The trade also encounters fully synthetic and imitation turquoise made from dyed howlite, dyed magnesite, plastic, glass, or bonded calcite, none of which contains genuine turquoise. These are not reconstituted in the strict sense; they are imitation materials. The combination of widespread dyed howlite, reconstituted material, and fine stabilised turquoise in the same price range makes the lower turquoise market one of the more confused segments of the coloured-stone trade. Buyers who want assurance of natural origin in the absence of laboratory documentation should be sceptical of all material in the lowest price ranges.
In the trade
Solid natural turquoise from Iran, the American Southwest, China, and other historical sources commands prices ranging from modest to substantial depending on colour, matrix, and source.
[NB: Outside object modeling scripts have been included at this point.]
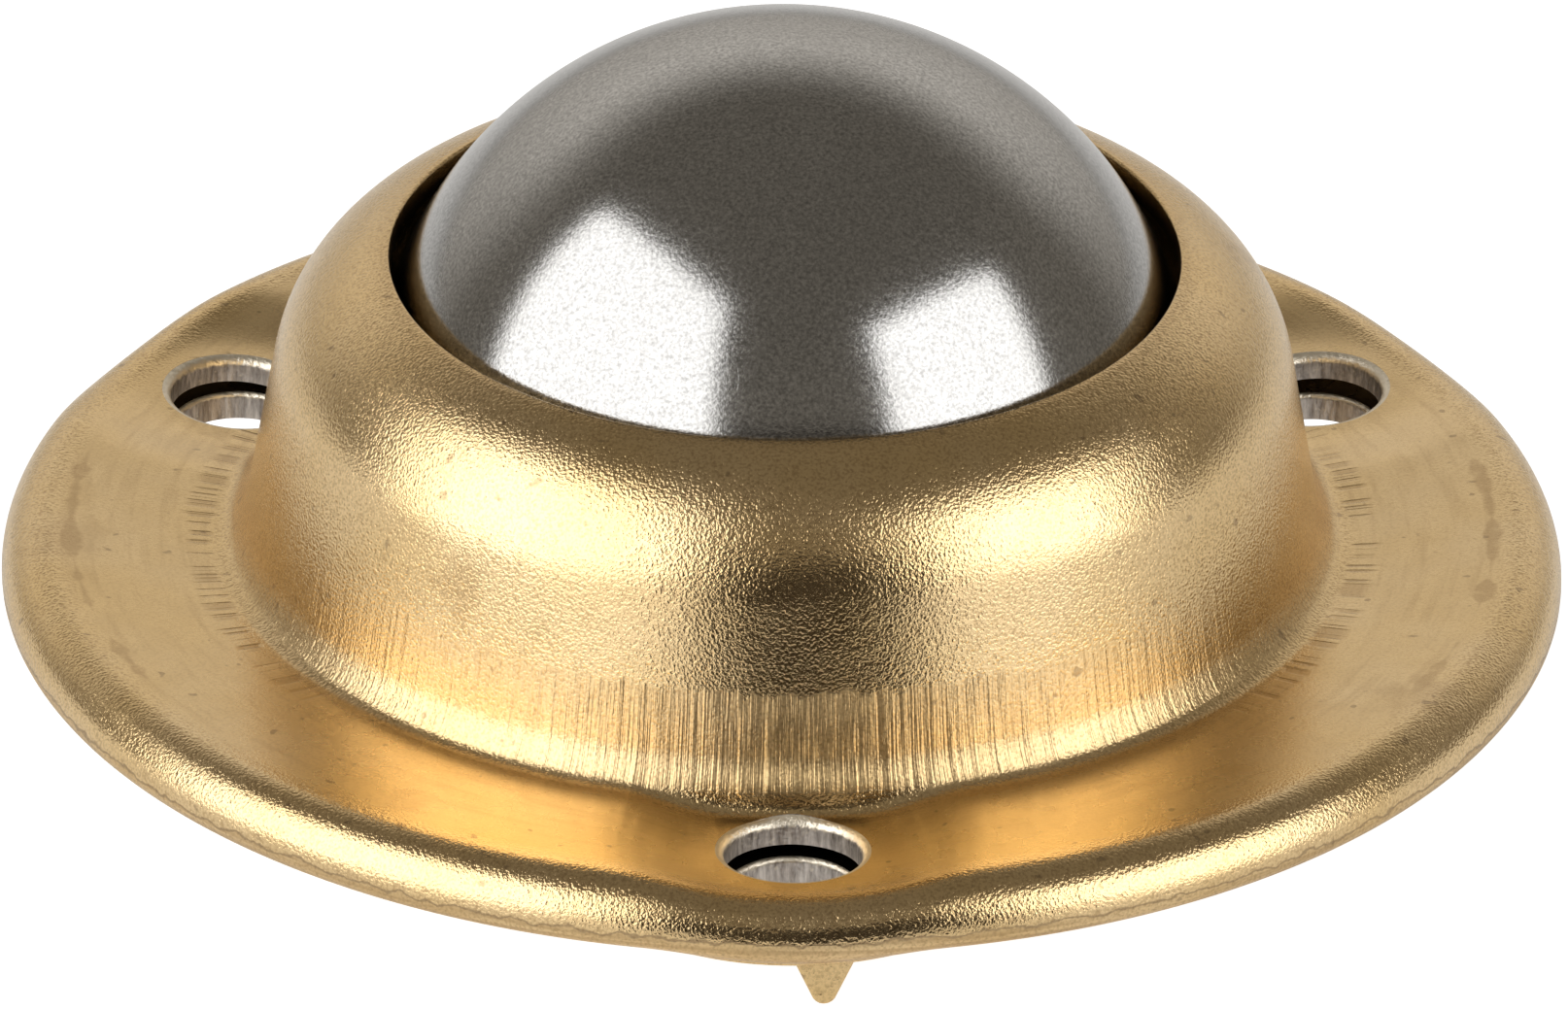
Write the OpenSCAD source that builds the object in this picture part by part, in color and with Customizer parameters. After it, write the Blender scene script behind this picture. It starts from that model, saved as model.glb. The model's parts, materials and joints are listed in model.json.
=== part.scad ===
// Ball transfer unit with a round, screw-down flange.
// A steel load ball rolls in any direction on a nest of small bearing balls. The nest lies in a
// hardened race cup, the race sits in the bowl of a pressed base plate, and a pressed shell
// keeps the load ball in. Millimetres, +Z up. The origin is the centre of the screw circle, on
// the underside of the base plate, which is the mounting face.

/* [Load ball] */
// Diameter of the load ball
ball_d = 38.1; // [36:0.1:40]
// Height of the top of the load ball above the mounting face
ball_top = 27.95; // [27:0.05:29]

/* [Bearing balls] */
// Diameter of each bearing ball
bearing_d = 3.175; // [3:0.005:3.3]
// Clearance between a bearing ball and the load ball, and between it and the race
bearing_clear = 0.05; // [0.03:0.01:0.1]
// Gap between neighbouring bearing balls
bearing_gap = 0.03; // [0.02:0.01:0.1]

/* [Race cup] */
// Wall of the race cup
race_t = 1; // [0.8:0.05:1.1]
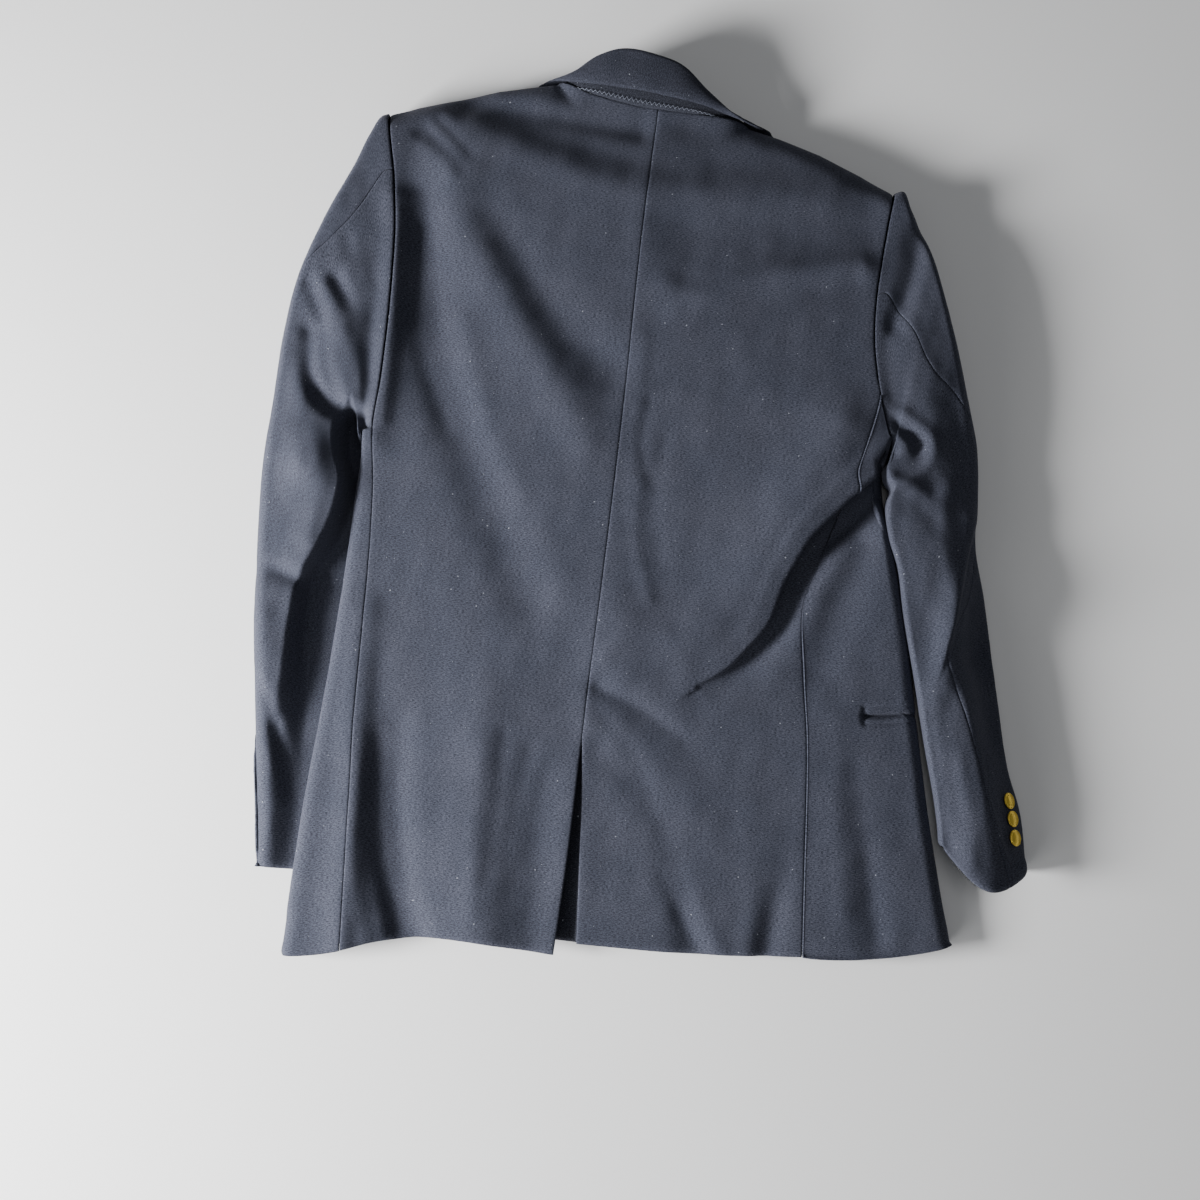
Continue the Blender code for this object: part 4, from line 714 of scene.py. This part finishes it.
def hem_bow_share(place):
    return np.clip(np.sin(math.pi * place), 0.0, None) ** 0.7


def rolled_side(seam, edge, under, lift, v, hem_bow):
    """A panel that runs from a seam on top, round a side edge, to the underside."""
    s, e, u = (line(v)[:, None] for line in (seam, edge, under))
    out = np.sign(e[..., 0])
    top_run, under_run = np.abs(e[..., 0] - s[..., 0]), np.abs(e[..., 0] - u[..., 0])
    width = np.minimum(EDGE_ROUND, 0.55 * top_run) * (0.3 + 0.7 * ramp(v / 0.1)[:, None])
    low_width = np.minimum(EDGE_ROUND, 0.8 * under_run)
    z_low = lift(e[..., 0] - out * low_width, e[..., 1])
    height = back_loft(e[..., 0] - out * width, e[..., 1])
    z_mid = z_low + (height - z_low) * (1 - SIDE_MID)
    t = np.linspace(0.0, 1.0, 110)[None, :]
    d = top_run - SEAM_GAP + (width - top_run + SEAM_GAP) * t
    p = e + (s - e) * (d / top_run)[..., None]
    bow = hem_bow * ramp((v - 0.8) / 0.2)[:, None]
    p[..., 1] -= bow * hem_bow_share(d / top_run)
    top = hung(with_height(p, np.maximum(back_loft(p[..., 0], p[..., 1]), z_mid + 1)), ramp((d - width) / 10))
    angle = math.pi * (0.5 - np.linspace(0.0, 1.0, 40)[None, 1:])
    half = np.where(angle >= 0, height - z_mid, z_mid - z_low)
    d = np.where(angle >= 0, width, low_width) * (1 - np.cos(angle))
    slant = np.where(angle >= 0, d / top_run * (s - e)[..., 1], d / under_run * (u - e)[..., 1])
    slant = slant - bow * np.where(angle >= 0, hem_bow_share(d / top_run), 0.0)
    arc = np.dstack((e[..., 0] - out * d, e[..., 1] + slant, z_mid + half * np.sin(angle)))
    d = low_width + (under_run - SEAM_GAP - low_width) * t[:, 1:]
    p = e + (u - e) * (d / under_run)[..., None]
    return np.concatenate((top, arc, with_height(p, lift(p[..., 0], p[..., 1]))), axis=1)


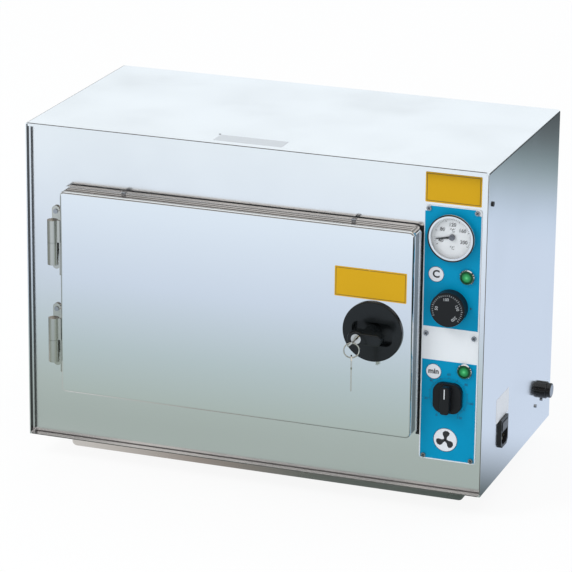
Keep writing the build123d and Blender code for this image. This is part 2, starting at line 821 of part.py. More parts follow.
# Latch handle: T grip with a boss for the lock, on a round stem
stem_end_y = recess_floor_y - seat
neck_end_y = recess_floor_y + cup_wall + seat
with BuildPart() as latch_handle:
    with BuildSketch(facing_front(grip_back_y)):
        with Locations((latch_x, latch_z)):
            RectangleRounded(grip_length, grip_height, grip_height / 2.5)
        with Locations((lock_x, latch_z)):
            Circle(lock_boss)
    extrude(amount=grip_depth)
    fillet(latch_handle.faces().sort_by(Axis.Y)[0].edges(), 1.5)
    with BuildSketch(facing_front(stem_end_y)):
        with Locations((latch_x, latch_z)):
            Circle(stem_radius)
    extrude(amount=stem_end_y - grip_back_y)
    with BuildSketch(facing_front(neck_end_y)):
        with Locations((latch_x, latch_z)):
            Circle(neck_radius)
    extrude(amount=neck_end_y - stem_end_y)
    with BuildSketch(facing_front(neck_end_y)):
        with Locations((latch_x, latch_z)):
            Rectangle(spindle_size, spindle_size)
    extrude(amount=neck_end_y - spindle_start_y, mode=Mode.SUBTRACT)
    with BuildSketch(facing_front(grip_face_y)):
        with Locations((lock_x, latch_z)):
            Circle(lock_radius + fit)
    extrude(amount=-(lock_length - 0.5 + seat), mode=Mode.SUBTRACT)
finish(latch_handle.part, "latch_handle")

# Latch spindle: square bar from the handle's stem to the cam
with BuildPart() as latch_spindle:
    with BuildSketch(facing_front(cam_back_y + 2)):
        with Locations((latch_x, latch_z)):
            Rectangle(spindle_size, spindle_size)
    extrude(amount=cam_back_y + 2 - spindle_start_y)
finish(latch_spindle.part, "latch_spindle")

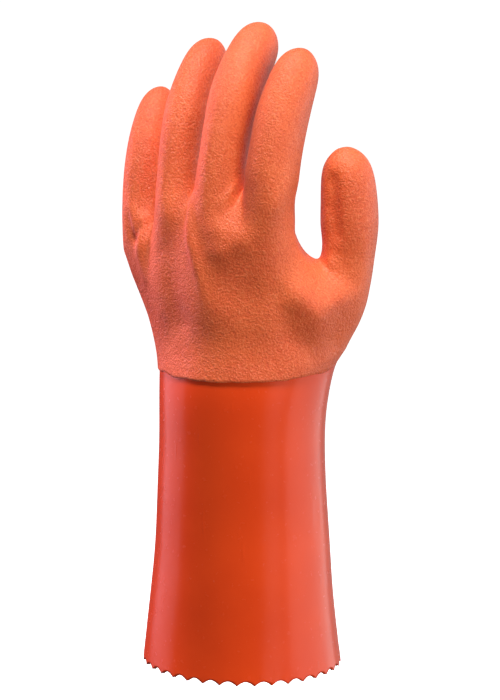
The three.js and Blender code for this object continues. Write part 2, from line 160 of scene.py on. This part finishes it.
def colour(red, green, blue):
    """A colour as it shows on a screen, 0 to 255, for a socket."""

    def linear(level):
        share = level / 255
        return share / 12.92 if share <= 0.04045 else ((share + 0.055) / 1.055) ** 2.4

    return (linear(red), linear(green), linear(blue), 1)


# Materials. Pairs ending in HEIGHTS say at which height of the noise, from 0 to 1, a mark begins and is full.
CLOUD_HEIGHTS = (0.2, 0.8)

# Rough grip coat
GRIP_ORANGE = colour(236, 106, 54)
GRIP_DEEP = colour(192, 56, 28)
# Painted glints: the tops of the sand grains, where the bump is highest, are painted in this paler orange
GRIP_GLINT_PAINT = colour(253, 148, 98)
GRIP_CLOUD_SIZE = 26 * MM
GRIP_CLOUDS = 0.4  # share of the deep orange in the thickest cloud
PAINTED_GLINT_SHARE = 0.4
GLINT_PAINT_HEIGHTS = (0.5, 0.7)
# Painted shade: the low places of the sand grain, where the bump sinks, are painted in the deep orange
PAINTED_PIT_SHADE = 0.45
PIT_SHADE_HEIGHTS = (0.3, 0.5)
SAND_SIZE = 0.9 * MM
SAND_DEPTH = 0.6 * MM
LUMP_SIZE = 4.5 * MM
LUMP_DEPTH = 0.3 * MM
GRIP_ROUGHNESS = 0.58
SAND_POLISH = 0.3  # how much less rough the top of a grain is
GRIP_SPECULAR = 0.45
GRIP_SHEEN = 0.13
SHEEN_ROUGHNESS = 0.45
SHEEN_PINK = colour(255, 180, 200)

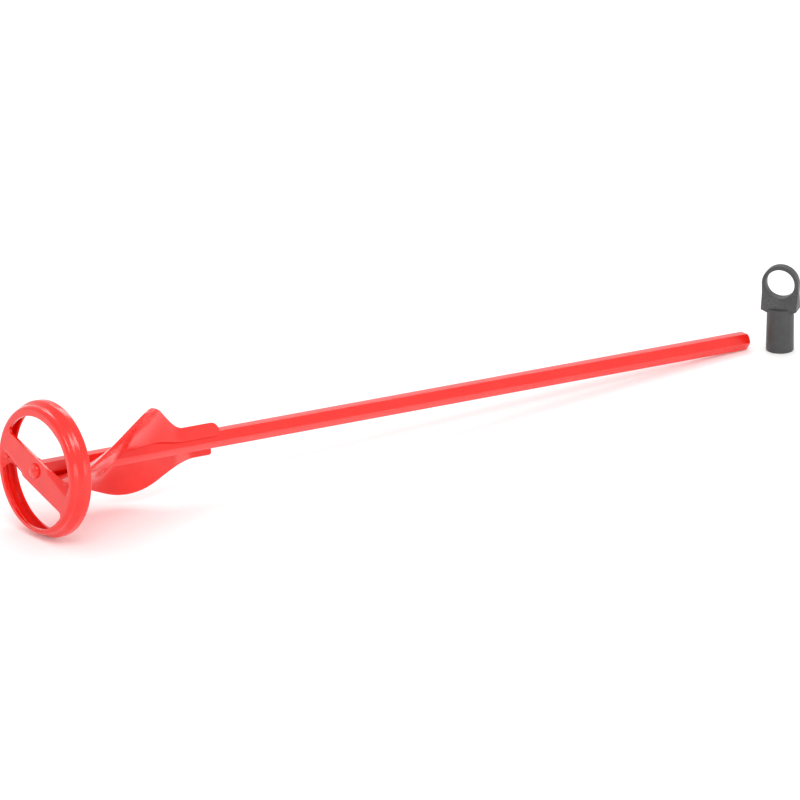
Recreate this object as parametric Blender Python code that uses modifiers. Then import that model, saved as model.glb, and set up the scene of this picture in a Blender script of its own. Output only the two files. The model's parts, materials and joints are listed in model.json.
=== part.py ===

Persian (Iranian) Nishapur material remains the historical reference for fine sky-blue turquoise; American Southwestern material from Sleeping Beauty, Bisbee, Lone Mountain, and other named mines is highly collected. Stabilised material of comparable colour trades at a discount but is still a recognisable mid-market category. Reconstituted turquoise sells at a small fraction of either, typically in inexpensive bead strands, machine-cut cabochons, and decorative items. Disclosure should identify the material as reconstituted, and where dye has been used, as dyed reconstituted.
For Native American silver jewellery and the higher end of the turquoise trade, only solid natural or properly stabilised material is acceptable. Reconstituted turquoise misrepresented as natural is a recurring problem in tourist and online markets, and laboratory verification is the only reliable safeguard for significant purchases. The Indian Arts and Crafts Act in the United States provides additional protection against misrepresentation in the Native American jewellery sector, but enforcement focuses on the broader question of authentic Native American manufacture rather than on turquoise treatment per se.
Care
Reconstituted turquoise is softer and less stable than natural or stabilised material, and the resin binder is vulnerable to heat, ultraviolet exposure, and solvents including perfume, hairspray, acetone, and strong cleaners. Ultrasonic and steam cleaning are not recommended. Clean with a soft cloth and mild soapy water, dry promptly, and store away from heat and direct sunlight. Avoid prolonged contact with skin oils and cosmetics, which can yellow or degrade the binder over time. The polished surface dulls faster than natural turquoise under normal wear and is difficult to restore by re-polishing because the resin softens under polishing heat.